Le délégué général de l’ONG internationale spécialisée en sécurité alimentaire SOS Sahel, Rémi Hémeryck, souligne à grands traits la portée de ces actions. « C’est important que les organisations de production se concertent dans un premier temps pour éviter de rester isolées », détaille-t-il. Celui qui porte aussi le chapeau d’économiste agricole explique que le temps passé à cultiver et récolter diminue la possibilité d’impacts politiques considérables.
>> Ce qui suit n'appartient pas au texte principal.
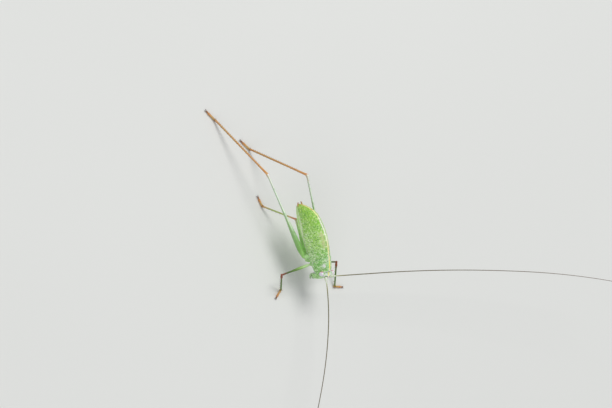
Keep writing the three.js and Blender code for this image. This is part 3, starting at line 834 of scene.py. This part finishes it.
def labrum_shape(x, y, z):
    """The upper lip's outline: squarer than an oval, with a shallow notch in its lower edge."""
    power = 3.2
    square = (np.abs(y) ** power + np.abs(z) ** power + 1e-6) ** (-1 / power)
    flat = np.sqrt(y * y + z * z + 1e-6)
    notch = 1 - 0.10 * hill(y, 0, 0.16) * (z < -0.4)
    return blend(1.0, np.clip(square * flat, 1, 1.25), 0.7) * notch


def build_head():
    """The head with its eyes and mouth parts."""
    make("head", [head_capsule()], head_finish())
    eye_paint = eye_finish()
    soft = mouth_finish("palp_cuticle", "#bcd6ac", "#a3c48e")
    jaw = jaw_finish()
    for name, side in SIDES.items():
        eye = bead((EYE_PLACE[0], side * EYE_PLACE[1], EYE_PLACE[2]), EYE_HALF, rows=64, around=72)
        make(f"eye_{name}", [eye], eye_paint)
        bite = bead((1.16, side * 0.24, CHIN - 0.14), (0.22, 0.22, 0.32))
        make(f"mandible_{name}", [bite], jaw)
        make(f"palp_{name}", [palp(side, *shape) for shape in PALPS], soft)
    lip = bead((1.42, 0, CHIN - 0.22), (0.13, 0.31, 0.31), pinch=labrum_shape)
    make("labrum", [lip], mouth_finish("labrum_cuticle", "#a9cfa0", "#93bd86"))


def whip(root, headings):
    """An antenna's thread: small steps along a heading that turns from one given heading to the next, with
    radii that swell within each joint."""
    count, near_joint, far_joint, root_radius, tip_radius = 1500, 0.16, 0.42, 0.070, 0.038
    t = (np.arange(count) + 0.5) / count
    heading = np.interp(t * (len(headings) - 1), np.arange(len(headings)), headings)
    steps = np.concatenate([[[0, 0, 0]], np.cumsum(direction(heading, WHIP_RISE), 0)])
    path = root + steps * (WHIP_LENGTH / count)
    path = path[np.linalg.norm(path - root, axis=1) > SCAPE_LENGTH + 0.12]
    s = np.linspace(0, 1, len(path))
    joint = (s * WHIP_LENGTH / blend(near_joint, far_joint, ease(0, 0.3, s))) % 1.0
    radius = blend(root_radius, tip_radius, s ** 0.6) * (0.90 + 0.12 * np.sin(np.pi * joint) ** 0.5)
    radius = radius * np.where(s > 0.999, 0.5, 1.0)
    return swept(path, radius, 12, ring=hill(joint, 1.0, 0.16)[:, None])


def build_antennae():
    """Each antenna: a root joint, a short ring and a whip."""
    ring_length, overlap = 0.34, 0.06
    whip_paint, scape_paint = whip_finish(), scape_finish()

    def scape_half(t):
        return 0.155 + 0.055 * np.sin(np.pi * t) ** 0.7 - 0.03 * t

    def pedicel_half(t):
        return 0.115 - 0.02 * t + 0.015 * np.sin(np.pi * t)

    for name, headings in WHIPS.items():
        root = on_head(SOCKET[0], SIDES[name] * SOCKET[1], SOCKET[2])
        way = direction(headings[0], WHIP_RISE)
        scape = limb(root, root + way * SCAPE_LENGTH, scape_half, scape_half, (0.05, 0.12), 30, 30)
        start = root + way * (SCAPE_LENGTH - overlap)
        pedicel = limb(start, start + way * ring_length, pedicel_half, pedicel_half, (0.04, 0.07), 16, 26)
        make(f"scape_{name}", [scape, pedicel], scape_paint)
        nodes = [f"antenna_{part}_{name}" for part in ("base", "middle", "tip")]
        make(f"antenna_{name}", [whip(root, headings)], whip_paint, nodes)


# ---- legs

def femur_skin(hip, knee, slim, thick, hind):
    """Femur: a slim oval tube, swollen near the hip and grooved below, with a knob and two round lobes at the
    knee, a row of small thorns on each side, and on a hind leg slanting furrows on its faces."""
    flat, rings, count, first_thorn = (0.60, 220, 10, 0.45) if hind else (0.9, 110, 6, 0.35)
    groove_depth, keel_height, furrow_height = 0.035, 0.014, 0.010
    thorn_length, thorn_radius, past_hip, past_knee = 0.13, 0.028, 0.12, 0.10

    def tall(t):
        if hind:
            taper, neck, knob = hill(t, 0.12, 0.28), 1 - 0.50 * hill(t, 0, 0.065), 0.09
        else:
            taper = np.sin(np.pi * np.minimum(1, 0.22 + t * 1.1)) ** 1.6
            neck, knob = 1 - 0.12 * hill(t, 0, 0.06), 0.05
        return blend(slim, thick, taper) * neck + knob * hill(t, 0.985, 0.025)

    def wide(t):
        return blend(1, flat, hill(t, 0.12, 0.3)) * tall(t)

    def relief(t, angle):
        below = hill(angle, 1.5 * np.pi, 0.28) * (1 - ease(0.86, 0.94, t))
        keels = hill(np.abs(angle - 1.5 * np.pi), 0.5, 0.12) + hill(angle, 0.5 * np.pi, 0.14)
        lift = keel_height * keels * (1 - ease(0.9, 0.95, t)) - groove_depth * below
        if hind:
            face = np.cos(angle) ** 2 * ease(0.03, 0.08, t) * (1 - ease(0.45, 0.6, t))
            slant = t * 30 + 1.1 * np.abs(np.sin(angle))
            lift = lift + furrow_height * face * np.sin(TURN * slant)
        return lift

    along = (knee - hip) / np.linalg.norm(knee - hip)
    across, over = sides_of(along)
    start, finish = hip - along * past_hip, knee + along * past_knee
    shaft = limb(start, finish, wide, tall, (thick * 0.5, slim * 0.9), rings, 40, relief)
    lobes, rows = [], []
    place = np.linspace(first_thorn, 0.9, count)
    girth = tall(place)[:, None]
    for side in (1, -1):
        middle = knee - along * 0.09 + across * side * slim * 0.62 - over * 0.03
        lobe = limb(middle - along * 0.24, middle + along * 0.26, lambda t: slim * 0.36,
                    lambda t: slim * 0.86, (0.2, 0.24), 8, 24)
        lobe["marks"]["along"][:] = 0.985
        foot = hip + place[:, None] * (knee - hip) - over * girth * 0.93 + across * side * girth * 0.3
        way = along * 0.6 - over + across * side * 0.2
        lobes.append(lobe)
        rows.append(thorns(foot, way, thorn_length, thorn_radius))
    return [shaft, *lobes, *rows]


def tibia_skin(knee, ankle, half, kind):
    """Tibia: a slim four edged tube with rows of thorns and spurs at its end. A fore tibia swells below the
    knee, where the ear is, with a long dimple on each side."""
    fore = kind == "fore"
    ear_place, ear_swell, ear_depth, edge_height = 0.15, 0.05, 0.05, 0.012
    thorn_radius, spur_radius, spur_length, past_knee, lowest = 0.03, 0.036, 0.27, 0.06, 0.03

    def girth(t):
        base = half * (1 - 0.22 * ease(0.0, 0.25, t)) + 0.02 * hill(t, 1.0, 0.05) + 0.03 * hill(t, 0.0, 0.05)
        return base + (ear_swell * hill(t, ear_place, 0.07) if fore else 0)

    def relief(t, angle):
        edges = edge_height * np.cos(4 * (angle - np.pi / 4)) * ease(0.04, 0.12, t)
        ear = hill(t, ear_place, 0.045) * hill(np.abs(np.cos(angle)), 1, 0.12) if fore else 0
        return edges - ear_depth * ear

    span = ankle - knee
    along = span / np.linalg.norm(span)
    across, over = sides_of(along)
    start = knee - along * past_knee
    parts = [limb(start, ankle, girth, girth, (half * 0.9, half * 0.7), 150, 32, relief)]
    for turn, count, size in THORN_ROWS[kind]:
        place = np.linspace(0.16 if kind == "hind" else 0.24, 0.93, count)
        out = np.cos(turn * np.pi) * across + np.sin(turn * np.pi) * over
        root = knee + place[:, None] * span + out * girth(place)[:, None]
        parts.append(thorns(root, along * 0.75 + out, size * (0.75 + 0.25 * place), thorn_radius))
    spur = np.array([0.25, 0.75, 1.25, 1.75]) * np.pi
    out = np.cos(spur)[:, None] * across + np.sin(spur)[:, None] * over
    root = ankle - along * 0.1 + out * girth(1.0) * 0.9
    parts.append(thorns(root, along * 1.2 + out * 0.7, spur_length, spur_radius))
    return above(parts, lowest)


def tarsus_skin(ankle, toe, length):
    """Tarsus: three lobed pads flat on the floor and a slim joint raised to two claws, given apart."""
    claw_height, claw_reach, claw_drop, claw_radius = 0.17, 0.26, 0.15, 0.048
    aside = np.cross([0, 0, 1.0], toe)
    parts = []
    for k, (start, finish, wide, middle) in enumerate(TARSUS_JOINTS):
        pad = k < 3
        a = ankle + toe * start * length
        b = ankle + toe * finish * length
        a[2], b[2] = (middle + (0.07 if k == 0 else 0.03)), middle

        def spread(t):
            return wide * (0.72 + 0.28 * t ** 1.5) if pad else wide * (0.8 + 0.25 * t)

        def deep(t):
            return (middle + 0.03) * (0.95 + 0.05 * t) if pad else 0.095 + 0.02 * t

        part = limb(a, b, spread, deep, (0.10, 0.12), 26, 32)
        part["marks"]["along"] = blend(start, finish, part["marks"]["along"])
        parts.append(part)
    end = ankle + toe * length
    t = np.linspace(0, 1, 24)
    bend = t * 1.45
    claws = []
    for side in (1, -1):
        ahead, apart = claw_reach * np.sin(bend) - 0.05, (0.05 + 0.09 * t) * side
        path = end + ahead[:, None] * toe + apart[:, None] * aside
        path[:, 2] = claw_height - claw_drop * (1 - np.cos(bend))
        claws.append(swept(path, claw_radius * (1 - 0.9 * t) ** 0.8, 12))
    return above(parts, 0.0), above(claws, 0.0)


def build_legs():
    """Each leg from a root inside the trunk outwards. The tibia falls to the ankle's height."""
    root_share, root_above, claw_room = 0.45, 0.55, 0.2
    paints = {part: leg_finish(f"{part}_cuticle", *looks) for part, looks in LEG_LOOKS.items()}
    claw_paint = claw_finish()
    for name, (hip, thigh_heading, rise, shin_heading, toe_heading) in LEGS.items():
        kind = name.split("_")[0]
        hind = kind == "hind"
        thigh_length, shin_length, foot_length, thick, slim, shin_half = PAIRS[kind]
        inner = standing(hip[0], hip[1] * root_share, hip[2] + root_above)
        hip = standing(*hip)
        knee = hip + direction(thigh_heading, rise) * thigh_length
        fall = -math.degrees(math.asin((knee[2] - ANKLE_HEIGHT) / shin_length))
        ankle = knee + direction(shin_heading, fall) * shin_length
        half = 0.31 if hind else 0.25

        def cone(t):
            return blend(half + 0.10, half - 0.02, t) - 0.035 * hill(t, 0.68, 0.05) - 0.04 * ease(0.7, 1.0, t)

        coxa = limb(inner, hip, cone, cone, (0.3, half * 0.8), 60, 40)
        make(f"coxa_{name}", [coxa], paints["coxa"])
        make(f"femur_{name}", femur_skin(hip, knee, slim, thick, hind), paints[f"{kind}_femur"])
        make(f"tibia_{name}", tibia_skin(knee, ankle, shin_half, kind), paints[f"{kind}_tibia"])
        foot, claws = tarsus_skin(ankle, direction(toe_heading, 0), foot_length - claw_room)
        make(f"tarsus_{name}", foot, paints["tarsus"])
        make(f"claws_{name}", claws, claw_paint, replaces=())


# ---- camera, light and floor

def set_stage():
    """A camera far off, so that lines stay nearly parallel, a pale floor and soft light."""
    scene = bpy.context.scene
    view_width, lens, sensor, reach = 76.5, 200.0, 36.0, 1.5
    tilt, heading, roll = (math.radians(turn) for turn in VIEW_TURNS)
    back = Vector((math.sin(heading) * math.cos(tilt), -math.cos(heading) * math.cos(tilt), math.sin(tilt)))
    level = Vector((math.cos(heading), math.sin(heading), 0))
    right = level * math.cos(roll) + back.cross(level) * math.sin(roll)
    turn = Matrix((right, back.cross(right), back)).transposed().to_4x4()
    aim = Vector(np.array(VIEW_AIM) + SHIFT) * MM
    optics = bpy.data.cameras.new("camera")
    optics.lens = lens
    optics.sensor_width = sensor
    optics.clip_start, optics.clip_end = 0.01, 20
    camera = bpy.data.objects.new("camera", optics)
    camera.matrix_world = Matrix.Translation(aim + back * (view_width * MM * lens / sensor)) @ turn
    scene.collection.objects.link(camera)
    scene.camera = camera

    ground = bpy.data.meshes.new("floor")
    corners = [(-reach, -reach, 0), (reach, -reach, 0), (reach, reach, 0), (-reach, reach, 0)]
    ground.from_pydata(corners, [], [(0, 1, 2, 3)])
    floor = bpy.data.objects.new("floor", ground)
    scene.collection.objects.link(floor)
    f = Finish("pale_floor")
    ground.materials.append(f.done(f.mix(f.cloud(60.0), "#dededa", "#dfdfdb"), 0.8, glow=0.0, gloss=0.2))

    world = bpy.data.worlds.new("studio")
    world.use_nodes = True
    backdrop = world.node_tree.nodes["Background"].inputs
    backdrop["Color"].default_value = (0.93, 0.96, 1.0, 1)
    backdrop["Strength"].default_value = 0.45
    scene.world = world
    for name, (place, power, size) in LAMPS.items():
        light = bpy.data.lights.new(name, "AREA")
        light.energy, light.size = power, size
        lamp = bpy.data.objects.new(name, light)
        facing = Vector(place).to_track_quat("Z", "Y").to_matrix().to_4x4()
        lamp.matrix_world = Matrix.Translation(place) @ facing
        scene.collection.objects.link(lamp)
    scene.view_settings.view_transform = "Standard"


SHIFT = find_shift()
set_stage()
make("trunk", [trunk_skin()], trunk_finish(), TRUNK_NODES)
make("pronotum", [pronotum_shell()], pronotum_finish(), wall=0.05)
cercus_paint = leg_finish("cercus_cuticle", "0 #a9b56c, 0.5 #c0904f, 1 #9a5f30")
make("cerci", tail_parts(), cercus_paint, ["cercus_left", "cercus_right"])
build_head()
build_antennae()
build_legs()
« Nous sommes dans une région où, Dieu merci, les associations paysannes se sont vraiment positionnées [politiquement]. » — Sibiri Jean Zoundi, directeur adjoint du Club du Sahel et de l’Afrique de l’Ouest
Une région mobilisée
Le directeur adjoint du Club du Sahel et de l’Afrique de l’Ouest, une délégation de l’Organisation de coopération et de développement économiques, Sibiri Jean Zoundi, est reconnaissant envers la détermination des pays du Sahel. « Nous sommes dans une région où, Dieu merci, les associations paysannes se sont vraiment positionnées [politiquement] », se réjouit-il. Le directeur adjoint partage que ces groupes, qui sont « le fer de lance des politiques » selon ses dires, sont lassés de « naviguer au gré des différents gouvernements ». Le Burkina Faso, à ce propos, a été dirigé par de nombreux chefs d’État depuis le début des années 2000.
D’après M. Zoundi, la Concertation régionale de Haut Niveau pour une transhumance transfrontalière en est un exemple probant. La mission, confiée à l’organisation d’éleveurs Réseau Billital Maroobè (RBM) par la Communauté économique des États de l'Afrique de l'Ouest, « permet de faire le bilan annuel de la transhumance (la migration périodique du bétail) et règle pas mal de problèmes », assure le directeur adjoint. « C’est géré par une organisation paysanne et ça fonctionne très bien », insiste-t-il, comme pour défaire la croyance d’un manque d’autonomie qu’entretiendraient plusieurs.
Malgré le coup d’État qui a éjecté de son siège le gouvernement burkinabè le 24 janvier dernier, et dont les conséquences pourraient s’avérer désastreuses, Sibiri Jean Zoundi attire l’attention de L’Apostrophe sur la récente déclaration d’un regroupement d’organisations paysannes, dont le RBM, « qui vient d’atterrir dans les bureaux de la CEDEAO [qui coordonne les actions des pays d’Afrique de l’Ouest] ». Le document demande « des stratégies plus ambitieuses pour accompagner [...] la gestion durable de la biodiversité », entre autres. Il constitue une expression concrète du rôle paysan dans la problématique de la faim en Afrique de l’Ouest. Un rôle qui, il est clair, semble bien loin de s’effacer.